Studio album by Harry Connick Jr.
- Released: July 2, 1996
- Studio: Power Station Studio A, New York City; Sony Studio D, New York City;
- Genre: Funk, psychedelic pop
- Length: 65:41
- Label: Sony/Columbia
- Producer: Tracey Freeman

Harry Connick Jr. chronology
| She (1994) | Star Turtle (1996) | To See You (1997) |

= Star Turtle =

Star Turtle may also refer to Great A'Tuin.

Star Turtle is an album by Harry Connick Jr., released in 1996, receiving a Gold Album Certification July 8, 2004. It is primarily a funk album but also features pop, Mardi Gras rhythms, ballads, and rock.
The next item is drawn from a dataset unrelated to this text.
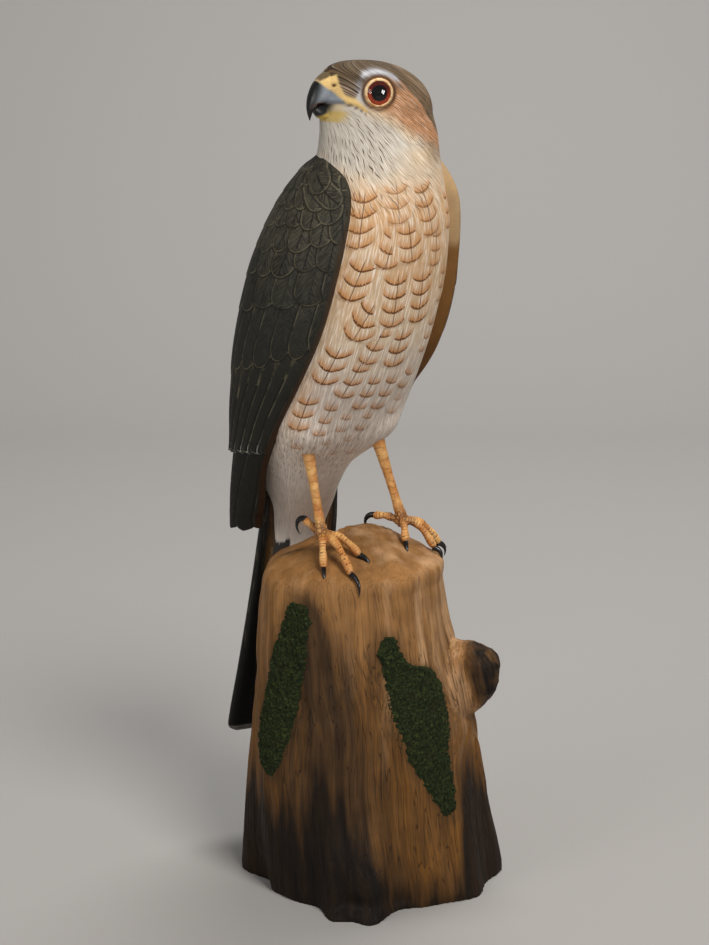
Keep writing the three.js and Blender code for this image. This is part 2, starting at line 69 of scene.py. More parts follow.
# Where the head's own distances ahead, aside and up are measured from.
HEAD = np.array([1.6, -22.0, 0.0])


class Side(Enum):
    """Sides of the hawk: RIGHT is the side its beak points to."""

    RIGHT = 1
    LEFT = -1


class Paint(Enum):
    """Paints and stains on the carving, as 0 to 255 red, green and blue."""

    CREAM = (226, 202, 170)
    PEACH = (216, 172, 124)
    BELLY = (222, 208, 194)
    DOWN = (246, 238, 228)
    RUFOUS = (194, 131, 68)
    UMBER = (84, 46, 18)
    CROWN = (94, 78, 50)
    CROWN_DARK = (44, 33, 20)
    CHEEK = (204, 140, 86)
    CHEEK_LIGHT = (224, 196, 158)
    NAPE = (146, 122, 92)
    THROAT = (200, 192, 178)
    BROW = (184, 187, 194)
    LORE = (158, 136, 114)
    GAPE = (224, 188, 112)
    CHIN = (196, 164, 76)
    JAW = (196, 178, 146)
    RIM = (74, 46, 20)
    STREAK = (84, 60, 30)
    SLATE = (66, 64, 56)
    SLATE_DARK = (25, 23, 18)
    FEATHER_EDGE = (112, 104, 82)
    WING_BROWN = (118, 80, 34)
    WING_TAN = (168, 138, 98)
    TIP_WHITE = (205, 200, 190)
    TAIL = (17, 16, 14)
    BEAK_BLUE = (132, 138, 145)
    BEAK_BLACK = (16, 15, 14)
    CERE = (222, 188, 124)
    LEG = (194, 126, 62)
    LEG_LIGHT = (220, 170, 104)
    LEG_FOLD = (92, 46, 18)
    CLAW = (14, 12, 12)
    WOOD = (156, 112, 66)
    WOOD_PALE = (196, 154, 112)
    WOOD_BROWN = (124, 82, 32)
    WOOD_DARK = (50, 36, 23)
    WOOD_BURNT = (11, 9, 8)
    MOSS = (30, 40, 22)
    MOSS_LIGHT = (76, 86, 42)
    IRIS = (168, 58, 22)
    IRIS_DARK = (58, 14, 6)
    PUPIL = (3, 2, 2)
    EYE_RING = (228, 200, 154)
    FLOOR = (162, 159, 155)

    @property
    def linear(self) -> Array:
        """The paint as linear red, green and blue."""
        share = np.array(self.value) / 255
        return np.where(share <= 0.04045, share / 12.92, ((share + 0.055) / 1.055) ** 2.4)

    @property
    def rgba(self) -> tuple[float, float, float, float]:
        """The paint as a socket's colour."""
        return (*self.linear.tolist(), 1.0)

    def over(self, shape: Sequence[int]) -> Array:
        """The paint at every point of an array of this shape."""
        return np.broadcast_to(self.linear, (*shape, 3)).copy()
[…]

"City Beneath the Sea" describes unique New Orleans street scenes, and features a brief but notable piano solo.

"Hear Me in the Harmony" became an MTV hit. The song is a tribute to James Booker.

Four of the tracks, namely the four "Star Turtle" tracks, tell a tale of a giant space turtle coming to New Orleans, looking for music salvation. He is given a tour through the city and samples the musical diversity, visiting a funk club, a jazz club, and a street parade.
These four tracks ("Star Turtle 1", 2, 3 & 4) are special; the first one is a wild arrangement of drums, horns, guitars and overdubbed, whispery voices. Connick plays every instrument and is the voice of every word heard on the four pieces.

Professional ratings
Review scores
| Source | Rating |
| Q | (9/96, p. 110) |

==Track listing==
All music and lyrics composed by Harry Connick Jr.
1. "Star Turtle" – 4:35
2. "How Do Y'all Know" – 4:55
3. "Hear Me in the Harmony" – 4:46
4. "Reason to Believe" – 4:50
5. "Just Like Me" – 4:46
6. "Star Turtle 2" – 2:27
7. "Little Farley" – 6:05
8. "Eyes of the Seeker" – 4:51
9. "Nobody Like You to Me" – 3:43
10. "Boozehound" – 5:14
11. "Star Turtle 3" – 2:10
12. "Never Young" – 5:26
13. "Mind on the Matter" – 4:09 – sung by Tony Hall (the bassist)
14. "City Beneath the Sea" – 5:59
15. "Star Turtle 4" – 1:45

The CD includes a CD-ROM multimedia presentation.

Target Bonus tracks
- "Voodoo Mama" – 7:12

==Musicians==
- Harry Connick Jr. – vocals, Piano
- Jonathan DuBose Jr. – Guitar, vocals
- Howard Kaplan – Keyboards
- Lucien Barbarin – Trombone
- Tony Hall – Bass, vocals
- Louis Ford – Clarinet
- Raymond Weber – drums, percussion
- Ned Goold – Tenor Saxophone
- Jerry Weldon – Tenor Saxophone
- Dave Schumacher – Baritone Saxophone
- Jeremy Davenport – Trumpet
- Dan Miller – Trumpet
- John Allred – Trombone, Tuba
- Mark Mullins – Trombone
- Tracey Freeman – Producer
- Gregg Rubin – Recording & Mix Engineer

==Charts==
===Weekly charts===

Weekly chart performance for Star Turtle
| Chart (1996) | Peak |
|---|---|
| Australian Albums (ARIA) | 16 |
| French Albums (SNEP) | 38 |
| New Zealand Albums (RMNZ) | 18 |
| US Billboard 200 | 38 |

===Year-end charts===

1996 year-end chart performance for Star Turtle
| Chart (1996) | Rank |
|---|---|
| Australian Albums (ARIA) | 100 |

==Certifications and sales==

| Region | Certification | Certified units/sales |
| United States (RIAA) | Gold | 500,000^{^} |
^{^} Shipments figures based on certification alone.